BM: Of course it is. But like every source, it has to be used by historians with care and scrutiny. People didn’t do it back then and they don’t do it today, write things just as a leisure time activity. They wrote things because they cared passionately to write them. Every source has a point of view that has to be taken into account. Sometimes when we get a little bit cynical, historians say when looking at ancient sources, ‘Why is this source lying to me.’ It’s not necessarily that they are all trying to lie to us, but every writer can see certain things and can’t see others. Or see certain things and highlight them and sees other things but wants our attention directed away from (it). So we handle the Bible just like we handle every other source. We try to see what the writer was trying to accomplish and we try to sift through those motives and the way the story is told. What we look for is the convergence of multiple lines of different kinds of evidence.

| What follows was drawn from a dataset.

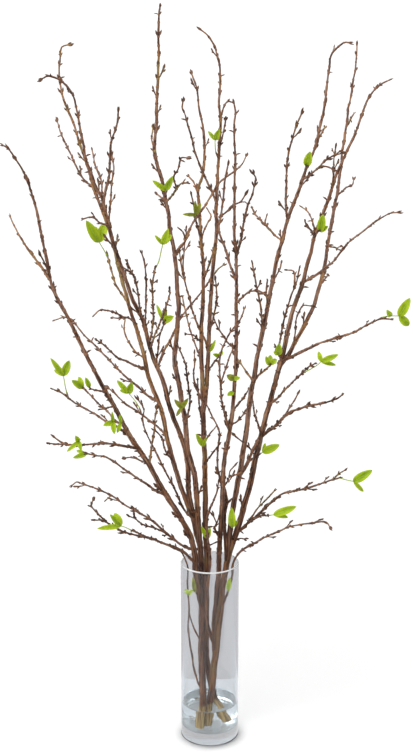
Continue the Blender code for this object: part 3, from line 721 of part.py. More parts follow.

OW: What extra-biblical sources can we point to regarding the story of Jesus?
BM: There’s lots of stuff. I think if you want to learn about Jesus in particular, the two most important, most valuable historical sources are the writings of the Jewish historian Josephus who mentions Jesus. The other one would be the Roman historian Tacitus. But then it’s very interesting to study what we call other apocalyptic movements in the founding of Judaism during Jesus’ day because there were a number of figures during the first century… who were hailed in various ways, called messiahs. He makes sense in his time and place.

OW: What about the miracles of Jesus?
BM:  When the ancient sources talk about Jesus miracles, of course Christian sources take them as true, and as signs that Jesus was the Son of God or the Messiah… The sources outside of Christianity frequently assert that Jesus did these miracles through evil powers. And what’s interesting is that very few ancient resources say that he didn’t do miracles, because miracles in the ancient world weren’t something that people believed in. They thought these things were possible… The Mediterranean world was a civilization without a health care system… so it’s a world without health care and the stories of miracles were more plausible

OW: What ethnicity was Jesus?
BM:  Jewish. We feel pretty confident in this — he was from Nazareth. He wouldn’t have looked anything like our American depiction of him… based on skeletal remains and a sample size of over 1000 skelet(ons) that we can get some sense of what a typical person looked like back then. He would have been 5’6″ and would have had a round head, with a Mediterranean complexion, dark hair… I’ll tell you that he wouldn’t have looked like the man of the Shroud of Turin. This is one of the reasons you will never find a practicing archaeologist say this is the burial cloth of Jesus because that’s not a first century Galilean man (on the cloth). Jews in Jesus’ day didn’t bury their dead in a shroud like that either. The size and length of the shroud is long and narrow. They used short strips of cloth. The weave of the shroud was a herringbone weave that wasn’t even invented until several hundred years after Jesus. There’s definitely no doubt that the Shroud of Turin is not the burial cloth of Jesus… That’d be like saying Jesus listened to an iPod.

OW: Was the resurrection mentioned in extra biblical sources?
BM: As part of the apocalyptic movement in Judaism in Jesus’ day (that’s a movement that started 200 years before Jesus) belief in bodily resurrection is a key part. People believed that in the end times, God would intervene and there would be a great day of judgment and all of the dead would be raised bodily, in order to be judged by God and receive exactly what they deserved for the way they lived. So the notion that there would be a bodily resurrection of all the dead is common in Judaism in Jesus’ day. But the idea that one dead person and only one dead person would be raised, was pretty much unheard of. This we didn’t see before Christianity comes along. That’s innovative in the religion of Judaism of that time.